What you are asked to do
Collect each line of the entries that holds the string "behind".

Data entries
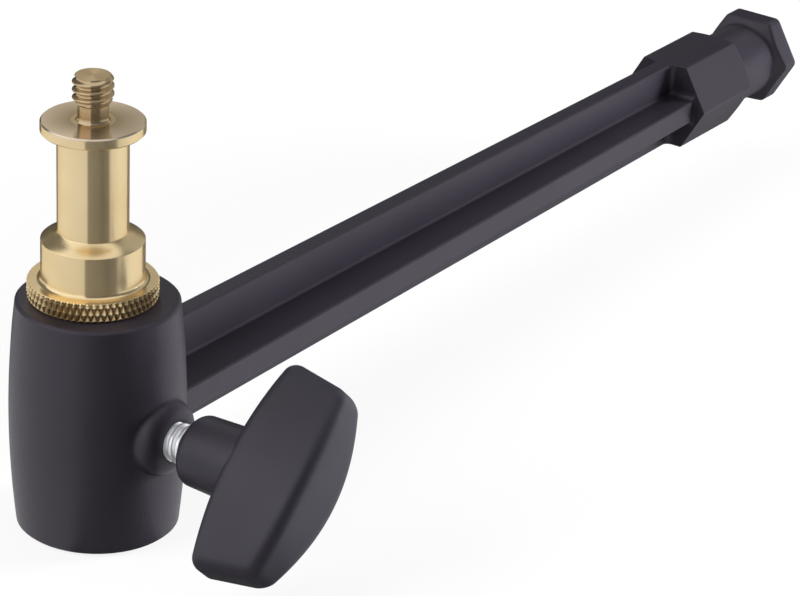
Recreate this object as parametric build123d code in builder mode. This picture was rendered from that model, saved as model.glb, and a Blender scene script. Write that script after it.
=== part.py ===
from build123d import *
import os
from math import cos, radians, sin, sqrt

# Grip extension arm, in millimetres. The origin is on the spigot's axis, at the foot of its upper post.
# +Z runs up the post, +X along the arm to its hexagonal end, and the clamp knob points to -Y.

# Double-ended spigot: each half is a 5/8 in post with a neck that a socket's screw bites on.
post_radius = 8.0
post_length = 26.0
collar_length = 6.7  # full-width foot of the post, above the ring
shoulder_drop = 1.2  # height of the cone from the foot to the neck
neck_radius = 5.5
flange_thickness = 1.8
ring_radius = 10.2  # knurled ring in the middle, which the spigot hangs on
ring_thickness = 3.0
ring_edge = 0.35
flange_edge = 0.2

# Camera screws on the two ends of the spigot.
quarter_inch_radius = 3.175
quarter_inch_length = 7.2
quarter_inch_relief_radius = 2.35
quarter_inch_relief = 2.7
three_eighths_radius = 4.7625
three_eighths_length = 9.2
three_eighths_relief_radius = 3.8
three_eighths_relief = 2.4
screw_chamfer = 0.45

# Barrel that holds the spigot, crowned like a cask.
barrel_height = 38.0
barrel_middle_radius = 13.8
barrel_crown = 1.1
barrel_edge = 0.4
barrel_offset = 1.0  # the barrel is off its bore, for a thicker wall at the clamp screw
bore_clearance = 0.05
bore_chamfer = 0.4
ring_gap = 0.1

# Cross-shaped beam, tapering from the barrel to the hexagonal end.
collar_x = 165.7
web_thickness = 3.3
web_height_at_barrel = 19.0
web_height_at_collar = 16.0
rib_width_at_barrel = 19.0
rib_width_at_collar = 14.0
rib_thickness = 4.2
beam_corner = 0.3  # where the web and the rib meet
beam_edge = 0.25
beam_root_wall = 0.6  # how far outside the bore the beam's root starts
beam_blend = 1.2  # concave rounding where the beam meets the barrel and the collar
round_steps = 3  # flat steps in place of that rounding

# Hexagonal 5/8 in stud with a turned waist for the socket's pin.
hex_across_flats = 16.0
hex_length = 34.3
hex_collar_length = 16.9
waist_length = 13.5
waist_radius = 7.0
waist_wall = 1.3  # how far each sloping wall of the waist runs along the stud
hex_corner = 0.4
rim_corner = 1.3
hex_end_edge = 0.5

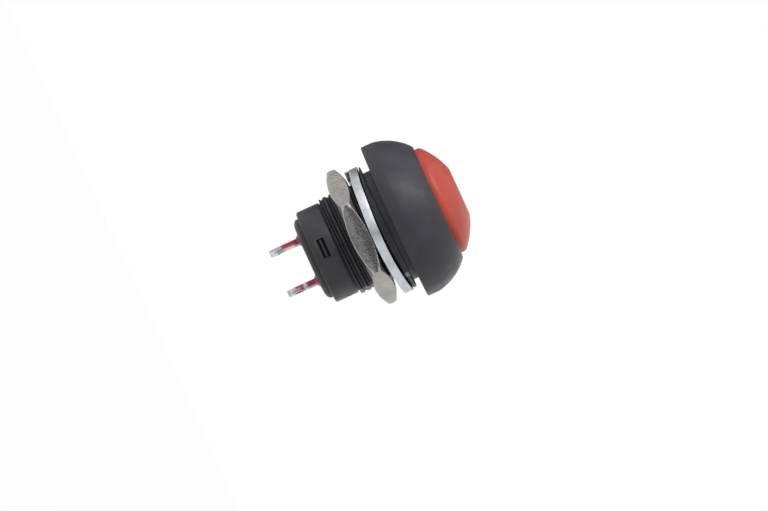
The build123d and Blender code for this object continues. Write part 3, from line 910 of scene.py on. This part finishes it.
pale, tree, shader, _ = new_finish("pale floor", Roughness=0.8)
shader.inputs["Base Color"].default_value = (0.85, 0.85, 0.85, 1)
glow = add(tree, "ShaderNodeEmission", Color=(1, 1, 1, 1), Strength=1.0)
lift = tree.nodes.new("ShaderNodeMixShader")
tree.links.new(maths(tree, "MULTIPLY", seen_white(tree), floor_glow), lift.inputs["Fac"])
tree.links.new(shader.outputs["BSDF"], lift.inputs[1])
tree.links.new(glow.outputs["Emission"], lift.inputs[2])
tree.links.new(lift.outputs["Shader"], tree.nodes["Material Output"].inputs["Surface"])
floor_mesh.materials.append(pale)

# %% [markdown]
# Bright metal in a white tent has only white to show, so three grey cards stand round the switch
# and are seen in reflections alone. One by the camera is the unlit room behind it, one below that
# shades the rear half of the nut's near flat, and one stands behind. The lower one is small and
# close, because farther away it would be under the floor.

# %% Dark cards
def dark_card(name, direction, away, half_size, shade):
    """A square of cool grey card that faces the switch and shows only in reflections."""
    grey, _, shader, _ = new_finish(name, Roughness=0.9)
    shader.inputs["Base Color"].default_value = (shade * 0.95, shade, shade * 1.13, 1)
    shape = bmesh.new()
    bmesh.ops.create_grid(shape, x_segments=1, y_segments=1, size=half_size)
    mesh = bpy.data.meshes.new(name)
    shape.to_mesh(mesh)
    shape.free()
    mesh.materials.append(grey)
    card = bpy.data.objects.new(name, mesh)
    bpy.context.scene.collection.objects.link(card)
    card.location = direction.normalized() * away
    card.rotation_euler = direction.to_track_quat("Z", "Y").to_euler()
    for ray in ("camera", "diffuse", "shadow", "transmission", "volume_scatter"):
        setattr(card, f"visible_{ray}", False)


dark_card("dark card by the camera", back + 0.075 * axis_up + 0.05 * side, 0.42, 0.085, 0.24)
dark_card("grey card below it", back - 0.39 * axis_up + 0.05 * side, 0.15, 0.026, 0.38)
dark_card("dark card behind", -0.8 * back - 0.5 * side + 0.3 * axis_up, 0.4, 0.2, 0.25)

# %% [markdown]
# ## Finish

# %% Set the view transform
bpy.context.scene.view_settings.view_transform = "Standard"
bpy.context.view_layer.update()
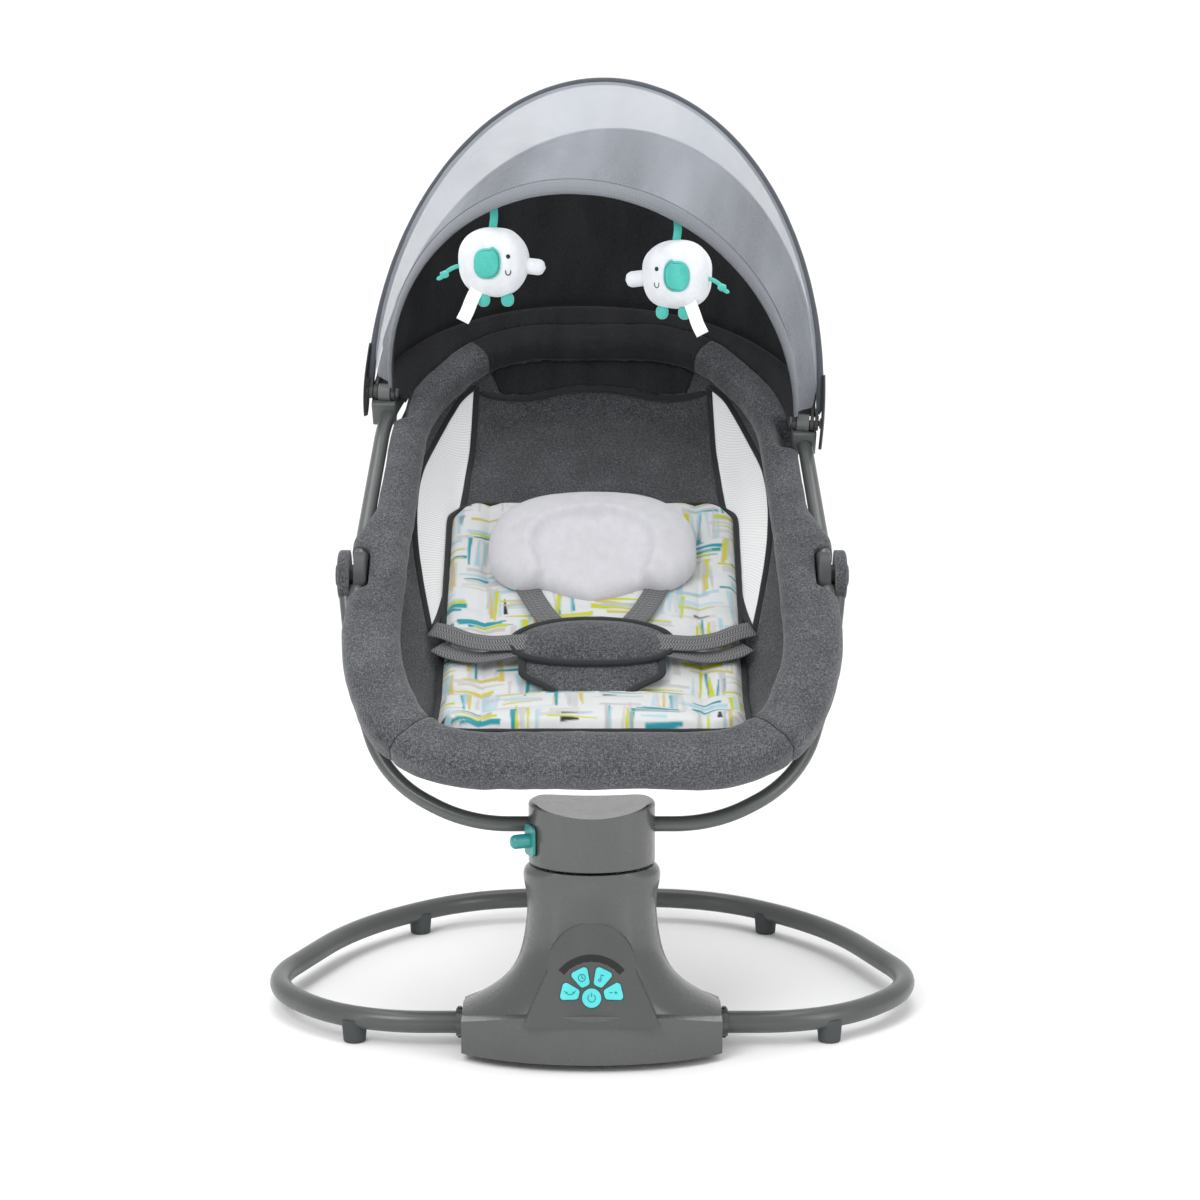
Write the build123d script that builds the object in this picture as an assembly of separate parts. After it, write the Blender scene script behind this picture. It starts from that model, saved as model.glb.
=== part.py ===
from build123d import *
import math
import os

# Baby swing on a ring base. Millimetres, +Z up, front towards -Y, floor at z = 0.
# The origin lies on the floor under the middle of the whole swing.

# ---- base ring and feet
RING_R = 11.0
RING_Z = 25.0
COLUMN_Y = -228.0
RING_END_X = 114.0
RING_RIGHT = [(242, COLUMN_Y), (340, -105), (263, 112), (135, 230)]
RING_BENDS = [160, 120, 345, 195]
FOOT_PLACES = (0.079, 0.366)
FOOT_TOP_R = 13.0
FOOT_BOTTOM_R = 11.0
FOOT_H = 24.0

# ---- lower housing
WALL = 2.6
FLANGE_X = 127.0
FLANGE_Z0 = 8.0
FLANGE_CROWN_Z = 57.0
FLANGE_SIDE_Z = 40.0
FLANGE_FRONT = 82.0
FLANGE_REAR = 62.0
FLANGE_A = 152.0
COLLAR_R = 14.0
COLLAR_L = 7.0
SEAM_Z = 187.0
SEAM_GAP = 2.4
# height, half width, front depth and rear depth of the flared column
COLUMN_SECTIONS = [
    (20, 148, 77, 60),
    (43, 131, 76, 58),
    (52, 115, 75, 56),
    (62, 98, 72, 54),
    (74, 84, 67, 52),
    (90, 73.5, 61, 50),
    (112, 67, 56, 49),
    (145, 63.3, 52.5, 48),
    (SEAM_Z, 61.5, 52, 48),
]

# ---- control panel, on a flat face that leans back
PANEL_Z = 73.0
PANEL_FRONT = 75.0
PANEL_LEAN = 18.0
ARCH_TOP_Z = 141.0
BUTTON_R = 9.3
PETAL_IN = 12.4
PETAL_OUT = 30.0
PETAL_IN_W = 9.0
PETAL_OUT_W = 19.0
PETAL_ANGLES = {"button_swing": 166, "button_timer": 116, "button_music": 64, "button_volume": 14}
WINDOW_R = 38.0
WINDOW_T = 7.0
WINDOW_SPAN = 100.0
BUTTON_PROUD = 1.8
BUTTON_DEPTH = 4.0
BUTTON_GAP = 0.35

# ---- swing head
HEAD_Z0 = SEAM_Z + SEAM_GAP
HEAD_Z1 = 250.0
HEAD_A = 62.0
HEAD_F = 52.0
HEAD_R = 48.0
HEAD_SPLIT_Y = COLUMN_Y + 0.6
ARM_Z = 226.0
LEVER_Y = 18.0
LEVER_Z = 214.0
LEVER_TRAVEL = 9.0
SHAFT_R = 10.0
BEARING_R = 17.0
BEARING_H = 12.0
FIT = 0.05

# ---- arm tube and hubs
ARM_R = 7.6
ARM_BENDS = [300, 135, 140]
HUB_Y = -62.0
HUB_Z = 447.0
TILT = 34.8
HUB_R = 26.0
HUB_IN = (230.5, 248.2)
HUB_OUT = (248.6, 260.2)
HUB_STEP_X = 243.3
HUB_STEP_R = 11.0
ARM_TOP_X = 252.6
ARM_TOP_DOWN = 14.0
HUB_PIN_R = 10.0
RECLINE_BUTTON_R = 11.0

# ---- seat frame loop, in the plane of the rim: x across, y towards the head
FRAME_R = 8.0
FRAME_SPLIT = 20.0
FRAME_HALF = [(190, -272), (242, -120), (238, 60), (226, 280), (130, 422)]
FRAME_BENDS = [120, 300, 400, 220, 150]
BOLSTER_OUT = 11.0
BOLSTER_IN = 48.0
BOLSTER_TOP = 13.0
BOLSTER_BOTTOM = -26.0
FLOOR_W = -77.0
SHELL_T = 4.0
SHELL_TAPER = 38.0
FOLD_U = -110.0
SLOPE = 27.5
SLOPE_L = 108.0

# ---- soft goods on the seat
PAD_T = 15.0
PAD_HALF = 143.0
PAD_TOP_U = 190.0
PILLOW_U = 102.0
PILLOW_HALF = 112.0
PILLOW_LONG = 84.0
PILLOW_T = 27.0
STRAP_W = 25.0
STRAP_T = 2.0
COVER_U = -54.0
COVER_HALF = 84.0
COVER_LONG = 33.0
COVER_T = 11.0
CROTCH_U = (-132.0, -89.0)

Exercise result
# and are seen in reflections alone. One by the camera is the unlit room behind it, one below that
# shades the rear half of the nut's near flat, and one stands behind. The lower one is small and
dark_card("dark card behind", -0.8 * back - 0.5 * side + 0.3 * axis_up, 0.4, 0.2, 0.25)
Write the build123d script that builds the object in this picture as an assembly of separate parts. After it, write the Blender scene script behind this picture. It starts from that model, saved as model.glb.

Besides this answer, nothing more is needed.